Campus & Community

Robert Rubin to join Harvard Corporation

5 min read
Robert E.
Robert E. Rubin

Robert E. Rubin ’60 will become the newest member of the Harvard Corporation, the University announced today.

Rubin, former U.S. Secretary of the Treasury and the principal speaker at Harvard Commencement last June, will assume his role as a Fellow of Harvard College on July 1, 2002.

The election of Rubin by the Corporation, with the consent of the Board of Overseers, marks the conclusion of a search launched after Robert G. Stone, Jr., announced in December his plans to step down at the end of June.

“Robert Rubin is one of the most accomplished and admired Harvard alumni of his generation,” said James R. Houghton, a member of the Corporation and chair of the search committee. “He is a person of superb judgment and wide-ranging experience, and I’m very pleased that he has agreed to serve Harvard in this important role.”

“Obviously, Bob Rubin is someone for whom I have the deepest respect,” said President Lawrence H. Summers, who served as Rubin’s Deputy Secretary in the Treasury Department from 1995 to 1999. “I know from experience that his wisdom and judgment, as well as his understanding of how complex organizations work, will serve the University extremely well.”

“Harvard is a great university — a true global resource — that plays an enormous role in furthering inquiry, understanding, and debate across the entire spectrum of intellectual pursuits,” Rubin said. “I am pleased to have the opportunity to contribute to that important mission, and to work with Larry Summers and his colleagues on the Corporation and in the Harvard community in thinking about Harvard’s future opportunities, directions, and challenges.”

Born in New York City in 1938, Rubin received a bachelor’s degree from Harvard in 1960, graduating summa cum laude in economics. He did graduate work at the London School of Economics, then attended Yale Law School, from which he received the LL.B. degree in 1964.

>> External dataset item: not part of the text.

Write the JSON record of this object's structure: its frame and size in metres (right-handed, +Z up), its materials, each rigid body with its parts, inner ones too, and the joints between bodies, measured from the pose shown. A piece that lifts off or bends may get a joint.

In 1966, after a brief stint in legal practice, Rubin joined Goldman, Sachs & Co., one of the world’s leading investment firms. His decades-long career at the firm culminated in his appointment as Vice-Chairman and Co-Chief Operating Officer from 1987 to 1990, then as Co-Senior Partner and Co-Chairman from 1990 to 1992.

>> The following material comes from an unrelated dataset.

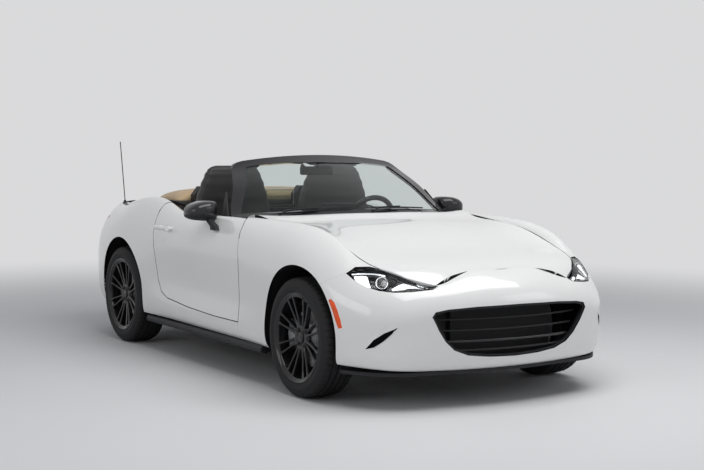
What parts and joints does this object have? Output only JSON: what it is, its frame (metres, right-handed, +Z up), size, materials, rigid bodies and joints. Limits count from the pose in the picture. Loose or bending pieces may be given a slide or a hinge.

In 1993, Rubin left Wall Street for Washington to serve as Assistant to the President for Economic Policy and, in that capacity, to head the National Economic Council. Two years later, in January 1995, he was named Secretary of the Treasury, and in that role functioned as senior economic adviser to the president and chief financial officer of the U.S. government.

Rubin is widely regarded as having been one of the most effective Treasury Secretaries in the nation’s history. His years in government were characterized by the longest domestic peacetime expansion in U.S. history, low inflation, low unemployment, and a stock market that rose to record levels. On the international front, he worked to strengthen the dollar and to defuse financial crises in Mexico and Asia, carefully navigating the U.S. economy through a period of transformative global change.

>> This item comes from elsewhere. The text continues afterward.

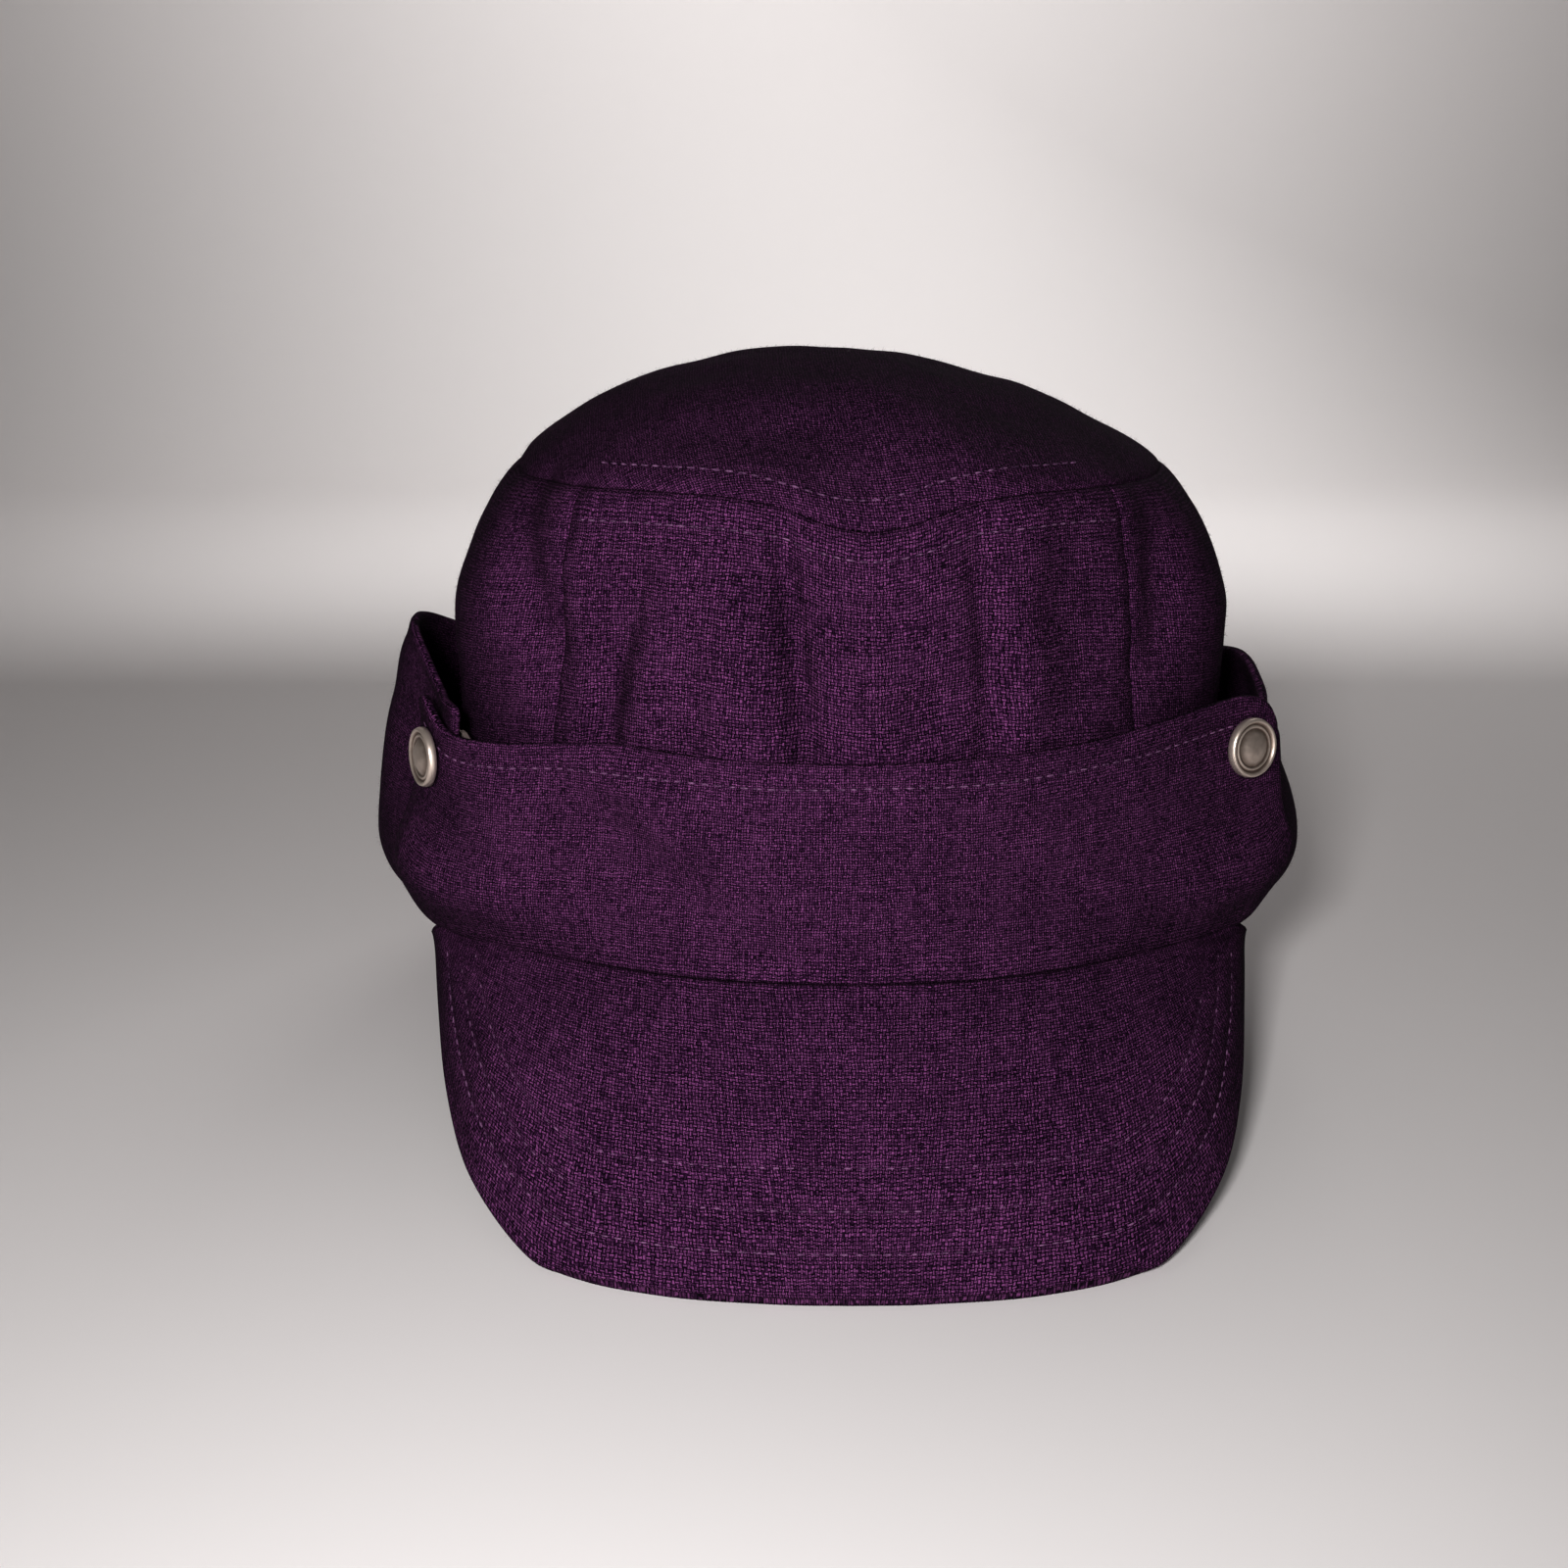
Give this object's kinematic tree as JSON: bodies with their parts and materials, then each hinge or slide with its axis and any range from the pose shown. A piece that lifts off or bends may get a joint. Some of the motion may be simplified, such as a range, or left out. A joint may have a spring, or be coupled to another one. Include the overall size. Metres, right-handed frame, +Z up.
{
  "type": "cadet cap",
  "caption": "Soft wool cadet cap with a domed crown, a long drooping peak, a front band and a turned-up ear flap held by snap fasteners.",
  "frame": {"origin": "on the surface that the cap rests on, under the middle of its outline", "axes": "+Z up, the front and its peak face -Y, +X to the right as seen from the front"},
  "size_m": [0.2564, 0.2355, 0.1815],
  "materials": {
    "wool": "woven melange wool, matt and slightly fuzzy",
    "snap_metal": "antique silver, worn satin"
  },
  "bodies": {
    "root": {"top_panel": "wool", "front_panel": "wool", "side_panel_right": "wool", "side_panel_left": "wool", "front_band": "wool", "ear_flap": "wool", "peak": "wool", "snap_cap_right": "snap_metal", "snap_back_right": "snap_metal", "snap_cap_left": "snap_metal", "snap_back_left": "snap_metal"}
  },
  "joints": []
}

After stepping down as Treasury Secretary in 1999, Mr. Rubin joined Citigroup, the international financial services firm, where he serves as Chairman of the Executive Committee and Member of the Office of the Chairman. In addition, he chairs the board of the community development organization known as the Local Initiatives Support Corporation, a reflection of his long-standing concern for the renewal of distressed urban areas. He is also a trustee of Mount Sinai-NYU Health.

Rubin’s activities before becoming Treasury Secretary included membership on the boards of directors of the New York Stock Exchange, Harvard Management Company, the New York Futures Exchange, the New York City Partnership, and the Center for National Policy. He also served on the board of trustees of the Carnegie Corporation of New York, among other organizations.

Rubin received an honorary doctoral degree from Harvard in June 2001, when he delivered the principal Commencement address. His speech, available at http://www.commencement.harvard.edu/rubin.html, reflected on the nature of complex decision making in a world characterized by probabilities and uncertainties, and on the value of careers in public service.

In announcing Rubin’s selection as Commencement speaker, then-President Neil L. Rudenstine said: “Bob Rubin has been a rare public servant, someone who has worked in a quiet, understated, yet supremely effective way to make one of the world’s most complicated and important jobs seem almost easy. He brought a combination of extraordinary intellect, experience, and judgment to the task of guiding the development of a genuinely global economy during a critical period in world affairs. He is a person of eloquence and remarkable insight, and he cares deeply about how economics and public policy affect the lives of people around the globe.”

The Harvard Corporation, formally known as the President and Fellows of Harvard College, is Harvard’s executive governing board and the smaller of Harvard’s two boards, the other being the 30-member Board of Overseers.